Natter 66: Get Your Kicks.
Off-topic discussion. Wanna talk about corsets, pandas, duct tape, or physics? This is the place. Detailed discussion of any current-season TV must be whitefonted.
Sorry guys. I've just never had days' long back pain and it hurts and is a little scary.
Once you get into your thirties it's common to start having back issues. The elasticity of the disks between your vertabrae is less and things start grinding and nerves get hurty.
You can't push yourself as you did before, and woe if you forget proper lifting form.
When you're younger pushing yourself harder makes you stronger. Then you pass this mysterious threshold where pushing harder just breaks you down.
I read something the other day that we humans evolved to be relatively healthy while growing up and during the first few years of childbearing age, but that's it; after that, evolution apparently just doesn't give a fuck.
In terms of bone density, pushing harder at any age is the only thing that will improve it. But load-bearing exercise only builds up bone in your legs, leaving your hipbones to get increasingly fragile.
(Reading a book about astronauts right now. Techniques for preventing bone loss have barely changed since the 60's.)
Yeah, Mother Nature doesn't care if we feel good; all that matters is that we're healthy enough to reproduce a few times before we're 25. After that, if we live long enough, we can help raise our kids' kids and pass along the wisdom of our years, and if we don't, eh. The tribe only really needs one wise grandmother and one wise grandfather.
But load-bearing exercise only builds up bone in your legs, leaving your hipbones to get increasingly fragile.
Doesn't walking keep the hipbones and spine strong too?
ita, what Ginger said. It's Monday - a work day - and no one but the one assistant can do this??
tommyrot - I think that's become a popular thing to say but I don't believe it's strictly true.
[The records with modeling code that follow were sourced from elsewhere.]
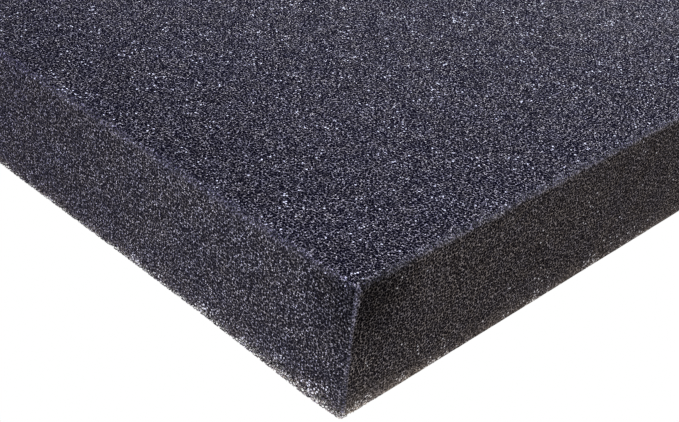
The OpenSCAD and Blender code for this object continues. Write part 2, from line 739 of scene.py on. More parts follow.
def choose_place(tree, which, first, second):
    """The first place where which is 0, and the second where it is 1."""
    inputs = {0: which, 4: first, 5: second}
    return add_node(tree, "ShaderNodeMix", inputs, data_type="VECTOR").outputs[1]


place_group, _, gives = new_group(
    "Place on the cut face", [],
    [("On face", VECTOR), ("In pad", VECTOR), ("Upright", FLOAT), ("Right or left", FLOAT)],
)
tree = place_group
where = add_node(tree, "ShaderNodeTexCoord").outputs["Object"]
x, y, z = split(tree, where)
from_centre = calculate_vector(tree, "SUBTRACT", where, tuple(pad_middle))
from_centre = calculate_vector(tree, "ABSOLUTE", from_centre)
inside_x, inside_y, inside_z = split(tree, calculate_vector(tree, "SUBTRACT", tuple(pad_half), from_centre))
faces_x = calculate(tree, "LESS_THAN", inside_x, inside_y)
level = calculate(tree, "LESS_THAN", inside_z, calculate(tree, "MINIMUM", inside_x, inside_y))
upright = calculate(tree, "SUBTRACT", 1.0, level)
on_side = choose_place(tree, faces_x, flat_place(tree, x, z), flat_place(tree, y, z))
on_face = choose_place(tree, level, on_side, flat_place(tree, x, y))
tree.links.new(on_face, gives["On face"])
tree.links.new(where, gives["In pad"])
tree.links.new(upright, gives["Upright"])
tree.links.new(calculate(tree, "MULTIPLY", upright, faces_x), gives["Right or left"])

# %% [markdown]
# ### A net of struts
#
# On the cut face the struts show as a net of thin lines round the pores. An image texture
# would show its repeats, and a displaced mesh would need millions of faces. A Voronoi pattern
# splits the face into cells, and its distance to the cell walls gives struts of even width. A
# second pattern with the same cells tells how far it is to a cell's middle: the joints lie
# furthest out, and the light painted on the struts is brightest there, as knuckles catch most.

# %% Group: a net of struts
STRUT_CORE = 0.55
NET_RANDOMNESS = 0.85
JOINT_SPAN, MID_STRUT_LIGHT = (0.40, 0.62), 0.25


def ramp_between(tree, value, low, high, low_gives=0.0, high_gives=1.0):
    """A smooth step: low_gives below low, high_gives above high, and in between between them."""
    inputs = {
        "Value": value, "From Min": low, "From Max": high, "To Min": low_gives, "To Max": high_gives,
    }
    return add_node(tree, "ShaderNodeMapRange", inputs, interpolation_type="SMOOTHSTEP").outputs[0]


net_group, given, gives = new_group(
    "Net of struts",
    [
        ("Place", VECTOR, None), ("Shift", VECTOR, (0, 0, 0)),
        ("Cell size", FLOAT, 0.001), ("Strut width", FLOAT, 0.1),
    ],
    [("Strut", FLOAT), ("Height", FLOAT), ("Joint", FLOAT)],
)
tree = net_group
cell_layout = {
    "Vector": calculate_vector(tree, "ADD", given["Place"], given["Shift"]),
    "Scale": calculate(tree, "DIVIDE", 1.0, given["Cell size"]),
    "Randomness": NET_RANDOMNESS,
}
to_wall, to_seed = (
    add_node(tree, "ShaderNodeTexVoronoi", cell_layout, voronoi_dimensions="2D", feature=kind)
    for kind in ("DISTANCE_TO_EDGE", "F1")
)
core = calculate(tree, "MULTIPLY", given["Strut width"], STRUT_CORE)
strut = ramp_between(tree, to_wall.outputs["Distance"], core, given["Strut width"], 1.0, 0.0)
joint = ramp_between(tree, to_seed.outputs["Distance"], *JOINT_SPAN, MID_STRUT_LIGHT, 1.0)
tree.links.new(strut, gives["Strut"])
tree.links.new(calculate(tree, "SQRT", strut), gives["Height"])
tree.links.new(joint, gives["Joint"])

# %% [markdown]
# ### Light on the bits of strut
#
# Each short piece of strut is turned its own way, so one catches the light and the next one
# doesn't. Real normals for this would flicker at this size and need many samples. Instead a
# small random lightness is given to each bit. Raising it to a power, the contrast, leaves
# most bits dark and a few bright, as they are on the foam.

# %% Group: light on the strut bits
def bits_of(tree, place, size, **settings):
    """A Voronoi pattern that splits a piece into small bits, each with a random colour."""
    inputs = {"Vector": place, "Scale": calculate(tree, "DIVIDE", 1.0, size)}
    return add_node(tree, "ShaderNodeTexVoronoi", inputs, **settings)


def chances(bits):
    """Three random numbers for each bit."""
    return add_node(bits.id_data, "ShaderNodeSeparateColor", {0: bits.outputs["Color"]}).outputs


grain_group, given, gives = new_group(
    "Light on the strut bits",
    [("Place", VECTOR, None), ("Grain size", FLOAT, 0.0003), ("Contrast", FLOAT, 1.5)],
    [("Lightness", FLOAT)],
)
tree = grain_group
chance = chances(bits_of(tree, given["Place"], given["Grain size"]))[0]
tree.links.new(calculate(tree, "POWER", chance, given["Contrast"]), gives["Lightness"])

# %% [markdown]
# ### Light on the joints
#
# The knuckles where four struts meet are small and round, so here and there one of them
# sends the light straight back. They could be modelled as tiny balls, but a soft round dot
# in the middle of each Voronoi cell looks the same at this size. A high contrast picks out
# only a few of them.

# %% Group: light on the joints
JOINT_RANDOMNESS = 0.9
JOINT_DOT = (0.14, 0.36)
joint_group, given, gives = new_group(
    "Light on the joints",
    [("Place", VECTOR, None), ("Spacing", FLOAT, 0.0004), ("Contrast", FLOAT, 10.0)],
    [("Lightness", FLOAT)],
)
tree = joint_group
joints_seen = bits_of(tree, given["Place"], given["Spacing"], voronoi_dimensions="2D")
joints_seen.inputs["Randomness"].default_value = JOINT_RANDOMNESS
dot = ramp_between(tree, joints_seen.outputs["Distance"], *JOINT_DOT, 1.0, 0.0)
bright = calculate(tree, "POWER", chances(joints_seen)[1], given["Contrast"])
tree.links.new(calculate(tree, "MULTIPLY", dot, bright), gives["Lightness"])

# %% [markdown]
# ### The few glints
#
# A few struts are turned so that they mirror a lamp. A glossy shader would do this by itself,
# but such small sparks need very many samples. So a small share of the bits is chosen at
# random and painted as bright dots. A slow noise makes the share rise and fall, because
# glints come in little crowds.

# %% Group: glints
GLINT_DOT = (0.30, 0.50)
CROWD_SCALE, CROWD_SPAN = 160.0, (0.45, 0.75)
FEWEST, MOST = 0.1, 3.0
COARSE, FINE = 1.0, 2.0


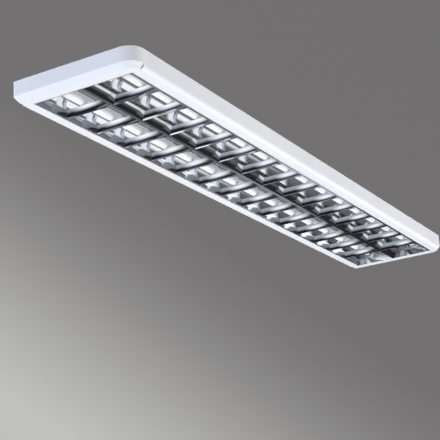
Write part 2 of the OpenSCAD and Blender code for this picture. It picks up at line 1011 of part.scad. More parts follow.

We humans evolved for a life on the savannah hunting & gathering food. Lots of walking, squatting, standing, running, climbing trees... not sitting at least 8 hours a day in front of a computer and hunched forward. I think to a large degree our problem is that civilized modern man has developed ways of being that are fundamentally unhealthy. And we have so much invested in it economically that it's not likely to change (a lot is invested in the assembly line model even when it's not on an actual assembly line. Specialization is king. Don't take breaks or you're a slacker. We can't design everything to be ergonomic because that would cost too much.) Humans have not had the time to evolve whatever form would be better suited to hunching over computers and/or doing repetitive motions all day. And improvements in medical technology have done a lot to slow down strict Darwinian evolution.
Doesn't walking keep the hipbones and spine strong too?
Surprisngly, not so much. (Which is why even really active senior citizens can fall and break a hip. It's usually the other way around - the hipbone breaks, causing a fall.)
[eta: Specifically, the outside of the hips, which don't bear much weight under normal walking or exercise conditions.]
Surprisngly, not so much. (Which is why even really active senior citizens can fall and break a hip. It's usually the other way around - the hipbone breaks, causing a fall.)
Planned obsolescence! Nature invented it first.
ION, my mom gave me a shoulder-specific icepack because it was too big for her AIFG! My left shoulder and arm today feel like someone tried to hack them off with an axe.
I am excited to report that I still have some cooking mojo. I've been kind of out of the habit and/or making things I didn't love. I had some unknown winter squash that I roasted last week, so I just made it into a cream soup with a shallot, some ginger, and some cumin. Delish! And super fast and easy, since the squash was already roasted. Note to self.